The Wisdom Hidden in War
The sages who remember this story say it carries a truth deeper than any scripture: the greatest battles are not fought against external enemies, but against the darkness within ourselves. Shiva's war teaches us that we cannot destroy our shadows—we can only transform them through the dance of awareness.
In the Bhagavad Gita, Krishna speaks of a different kind of war, but the wisdom echoes: "You have the right to perform your actions, but you are not entitled to the fruits of action." Shiva's dance was action without attachment to outcome—pure transformation without the desire to destroy.
The Shiva Purana tells this story one way. The Skanda Purana remembers it differently, with Goddess Durga playing a crucial role in the final transformation. Both are true, because myth does not carry one meaning—it carries the meaning each heart needs to hear.
The Dance That Never Ends
Even today, in temples across India, you can see the echo of this cosmic war. In Chidambaram, the Nataraja dances eternally, his foot raised in the gesture that transforms rather than destroys. In small village shrines, devotees light oil lamps and remember that every flame is a victory of light over darkness—not through destruction, but through transformation.
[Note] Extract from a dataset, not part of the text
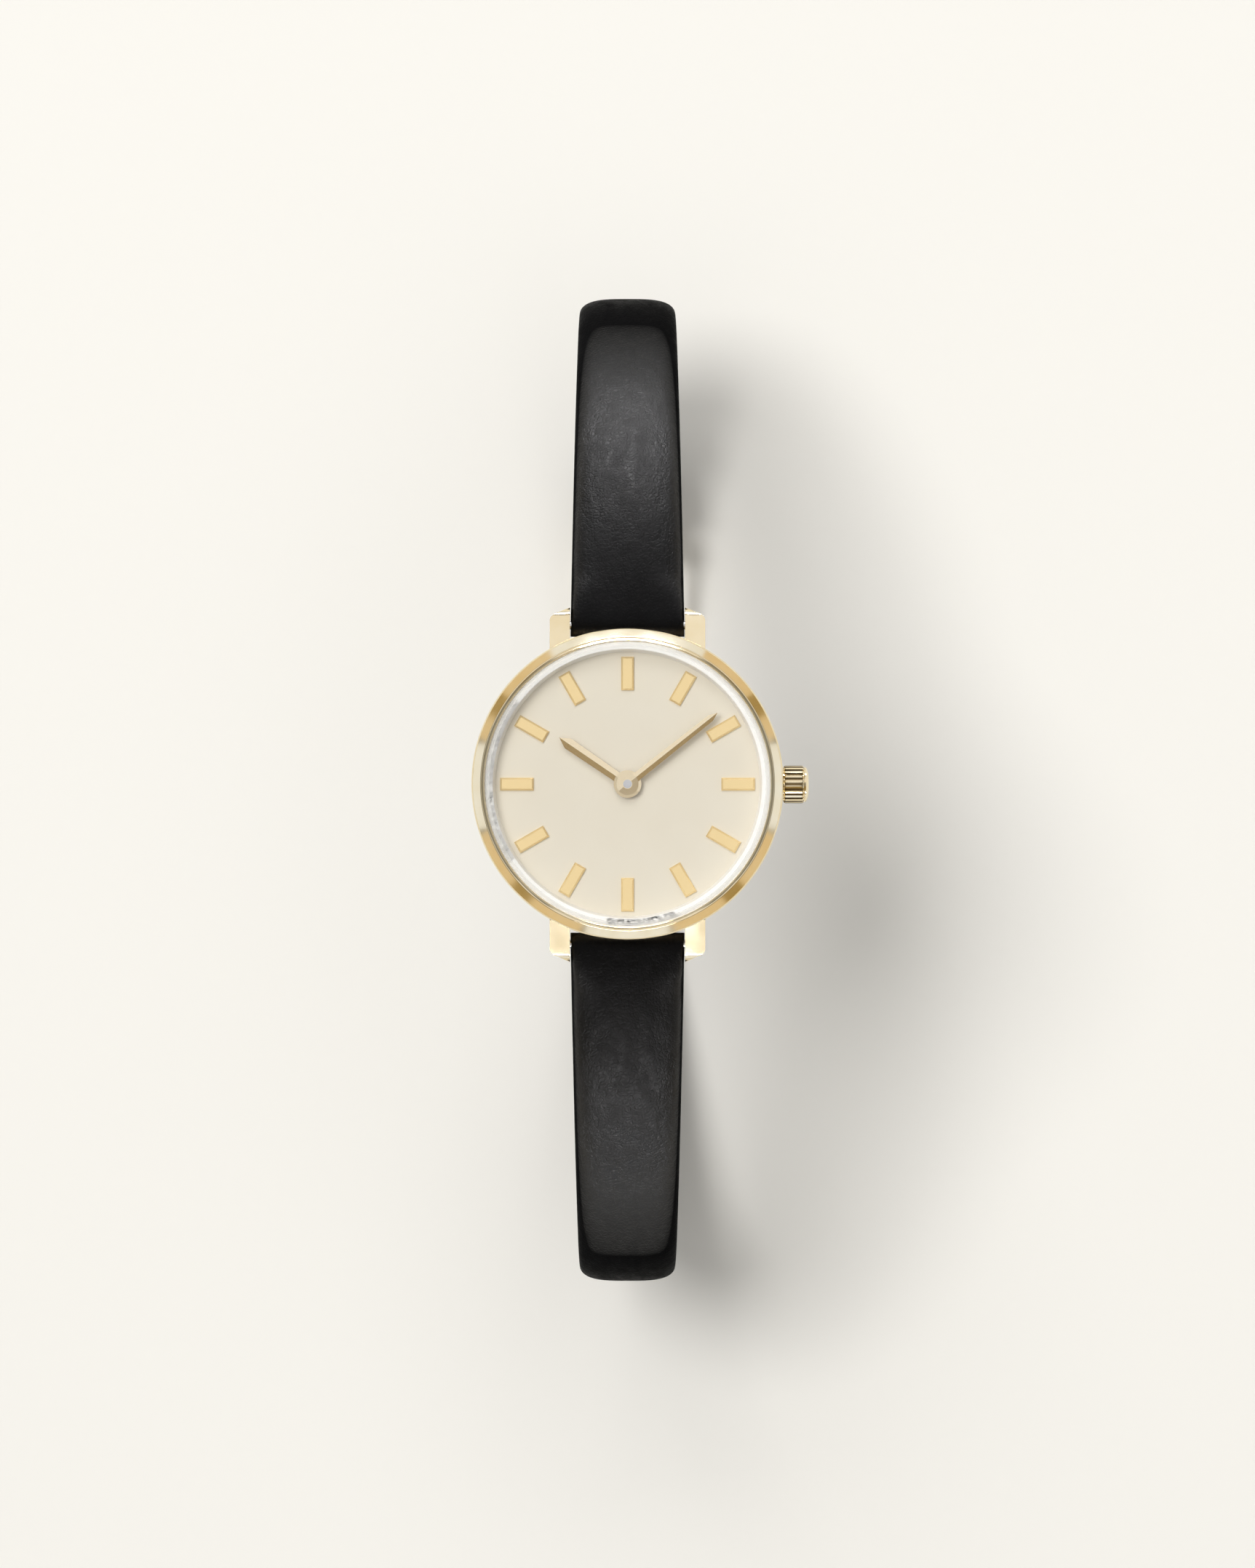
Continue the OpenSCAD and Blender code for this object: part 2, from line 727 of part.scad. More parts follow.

The war of Shiva reminds us that the greatest strength is not in the power to destroy our enemies, but in the wisdom to transform them into allies. In the courage to dance with our shadows until they become our teachers.
And somewhere, in the space between heartbeats, the cosmic dance continues—turning every moment of darkness into an opportunity for light, every shadow into a step toward understanding, every war into a dance of transformation that saves not just creation, but the very meaning of what it means to be alive.